§ **Given information**
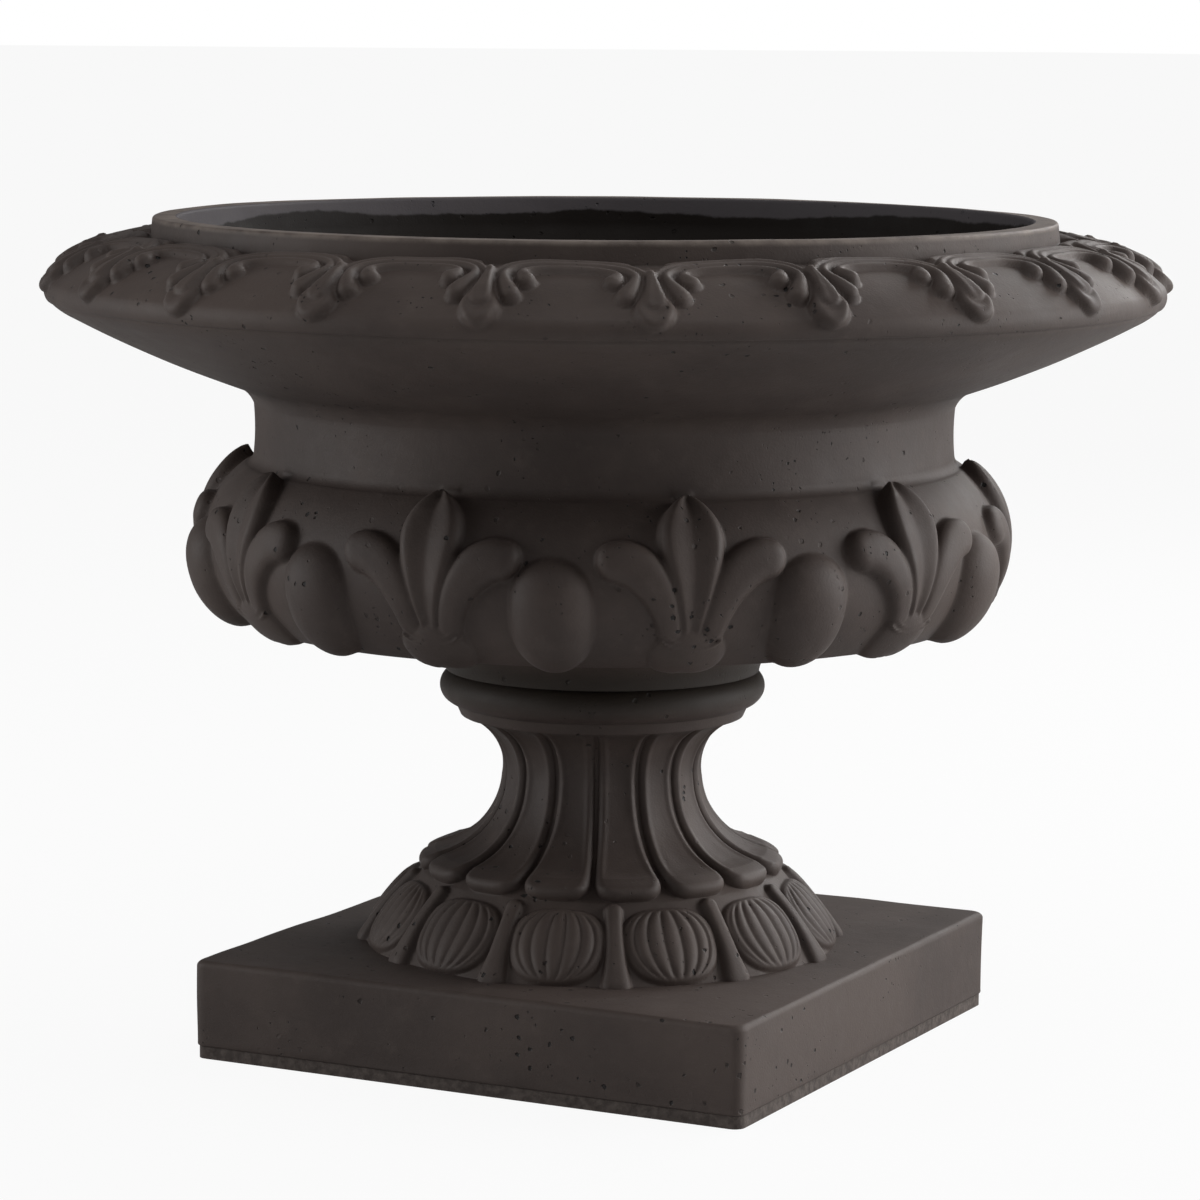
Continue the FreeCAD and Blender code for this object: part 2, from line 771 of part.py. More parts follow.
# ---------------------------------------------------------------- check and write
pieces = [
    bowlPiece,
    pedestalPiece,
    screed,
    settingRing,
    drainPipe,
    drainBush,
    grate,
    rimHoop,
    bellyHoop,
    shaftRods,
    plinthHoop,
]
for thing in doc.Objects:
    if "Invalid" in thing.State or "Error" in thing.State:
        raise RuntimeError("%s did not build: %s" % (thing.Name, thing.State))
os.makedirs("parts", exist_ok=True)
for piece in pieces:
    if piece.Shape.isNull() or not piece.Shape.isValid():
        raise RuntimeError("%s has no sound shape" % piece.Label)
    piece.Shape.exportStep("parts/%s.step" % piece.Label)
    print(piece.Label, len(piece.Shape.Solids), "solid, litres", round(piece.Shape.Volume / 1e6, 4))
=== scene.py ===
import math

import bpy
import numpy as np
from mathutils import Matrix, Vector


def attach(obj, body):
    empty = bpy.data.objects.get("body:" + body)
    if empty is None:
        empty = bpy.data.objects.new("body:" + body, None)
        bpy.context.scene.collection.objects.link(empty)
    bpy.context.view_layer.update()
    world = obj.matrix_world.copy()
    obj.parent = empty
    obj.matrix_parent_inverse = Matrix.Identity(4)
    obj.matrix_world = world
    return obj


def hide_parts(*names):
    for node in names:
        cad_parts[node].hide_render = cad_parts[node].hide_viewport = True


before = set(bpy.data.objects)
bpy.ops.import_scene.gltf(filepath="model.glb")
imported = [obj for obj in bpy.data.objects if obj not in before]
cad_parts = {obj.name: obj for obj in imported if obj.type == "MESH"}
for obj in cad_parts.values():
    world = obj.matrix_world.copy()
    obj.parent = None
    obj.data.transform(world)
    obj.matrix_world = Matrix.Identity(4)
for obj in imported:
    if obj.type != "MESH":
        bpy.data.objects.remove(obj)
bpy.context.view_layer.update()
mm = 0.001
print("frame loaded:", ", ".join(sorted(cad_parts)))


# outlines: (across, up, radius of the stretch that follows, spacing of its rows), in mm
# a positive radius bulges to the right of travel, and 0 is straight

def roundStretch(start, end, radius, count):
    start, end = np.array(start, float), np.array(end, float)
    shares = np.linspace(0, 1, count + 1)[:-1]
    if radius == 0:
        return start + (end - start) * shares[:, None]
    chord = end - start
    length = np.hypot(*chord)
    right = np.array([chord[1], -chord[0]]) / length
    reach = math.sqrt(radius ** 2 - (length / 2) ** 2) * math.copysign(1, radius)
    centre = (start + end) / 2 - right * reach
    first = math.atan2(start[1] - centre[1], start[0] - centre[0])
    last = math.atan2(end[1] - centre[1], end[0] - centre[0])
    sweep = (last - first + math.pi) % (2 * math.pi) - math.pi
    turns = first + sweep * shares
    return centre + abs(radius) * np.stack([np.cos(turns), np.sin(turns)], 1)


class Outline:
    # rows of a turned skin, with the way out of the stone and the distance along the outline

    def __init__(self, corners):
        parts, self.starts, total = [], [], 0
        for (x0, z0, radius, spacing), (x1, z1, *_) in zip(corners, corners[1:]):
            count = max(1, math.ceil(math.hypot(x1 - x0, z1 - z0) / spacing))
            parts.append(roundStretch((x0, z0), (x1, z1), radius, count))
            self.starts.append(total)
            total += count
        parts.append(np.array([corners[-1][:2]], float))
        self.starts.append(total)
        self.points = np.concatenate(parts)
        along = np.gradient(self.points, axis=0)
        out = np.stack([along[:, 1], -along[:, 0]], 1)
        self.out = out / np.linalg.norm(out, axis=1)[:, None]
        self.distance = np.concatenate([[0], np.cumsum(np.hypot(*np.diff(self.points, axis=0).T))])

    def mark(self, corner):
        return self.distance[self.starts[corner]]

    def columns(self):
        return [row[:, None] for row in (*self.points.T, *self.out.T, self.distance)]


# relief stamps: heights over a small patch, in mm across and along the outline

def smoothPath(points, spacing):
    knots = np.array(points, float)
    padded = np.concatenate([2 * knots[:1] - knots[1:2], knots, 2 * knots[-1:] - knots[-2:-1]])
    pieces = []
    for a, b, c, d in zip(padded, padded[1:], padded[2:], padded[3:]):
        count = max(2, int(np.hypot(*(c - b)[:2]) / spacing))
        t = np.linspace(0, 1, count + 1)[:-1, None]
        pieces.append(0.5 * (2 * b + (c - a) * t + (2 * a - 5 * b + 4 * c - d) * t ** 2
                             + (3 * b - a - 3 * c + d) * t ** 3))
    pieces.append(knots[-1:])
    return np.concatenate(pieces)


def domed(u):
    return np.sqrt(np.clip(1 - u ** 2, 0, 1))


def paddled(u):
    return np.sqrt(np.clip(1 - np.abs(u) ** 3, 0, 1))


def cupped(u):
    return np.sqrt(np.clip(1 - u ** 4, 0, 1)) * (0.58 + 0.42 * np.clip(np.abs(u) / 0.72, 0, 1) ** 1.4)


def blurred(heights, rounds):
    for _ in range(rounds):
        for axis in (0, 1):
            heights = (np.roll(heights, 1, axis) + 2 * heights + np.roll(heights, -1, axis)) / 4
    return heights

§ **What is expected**
Both the line with "for thing in" and the line with "# a positive" belong in the extract, along with every line between them; set down those lines exactly and only.

§ **Exercise output**
for thing in doc.Objects:
    if "Invalid" in thing.State or "Error" in thing.State:
        raise RuntimeError("%s did not build: %s" % (thing.Name, thing.State))
os.makedirs("parts", exist_ok=True)
for piece in pieces:
    if piece.Shape.isNull() or not piece.Shape.isValid():
        raise RuntimeError("%s has no sound shape" % piece.Label)
    piece.Shape.exportStep("parts/%s.step" % piece.Label)
    print(piece.Label, len(piece.Shape.Solids), "solid, litres", round(piece.Shape.Volume / 1e6, 4))
=== scene.py ===
import math

import bpy
import numpy as np
from mathutils import Matrix, Vector


def attach(obj, body):
    empty = bpy.data.objects.get("body:" + body)
    if empty is None:
        empty = bpy.data.objects.new("body:" + body, None)
        bpy.context.scene.collection.objects.link(empty)
    bpy.context.view_layer.update()
    world = obj.matrix_world.copy()
    obj.parent = empty
    obj.matrix_parent_inverse = Matrix.Identity(4)
    obj.matrix_world = world
    return obj


def hide_parts(*names):
    for node in names:
        cad_parts[node].hide_render = cad_parts[node].hide_viewport = True


before = set(bpy.data.objects)
bpy.ops.import_scene.gltf(filepath="model.glb")
imported = [obj for obj in bpy.data.objects if obj not in before]
cad_parts = {obj.name: obj for obj in imported if obj.type == "MESH"}
for obj in cad_parts.values():
    world = obj.matrix_world.copy()
    obj.parent = None
    obj.data.transform(world)
    obj.matrix_world = Matrix.Identity(4)
for obj in imported:
    if obj.type != "MESH":
        bpy.data.objects.remove(obj)
bpy.context.view_layer.update()
mm = 0.001
print("frame loaded:", ", ".join(sorted(cad_parts)))


# outlines: (across, up, radius of the stretch that follows, spacing of its rows), in mm
# a positive radius bulges to the right of travel, and 0 is straight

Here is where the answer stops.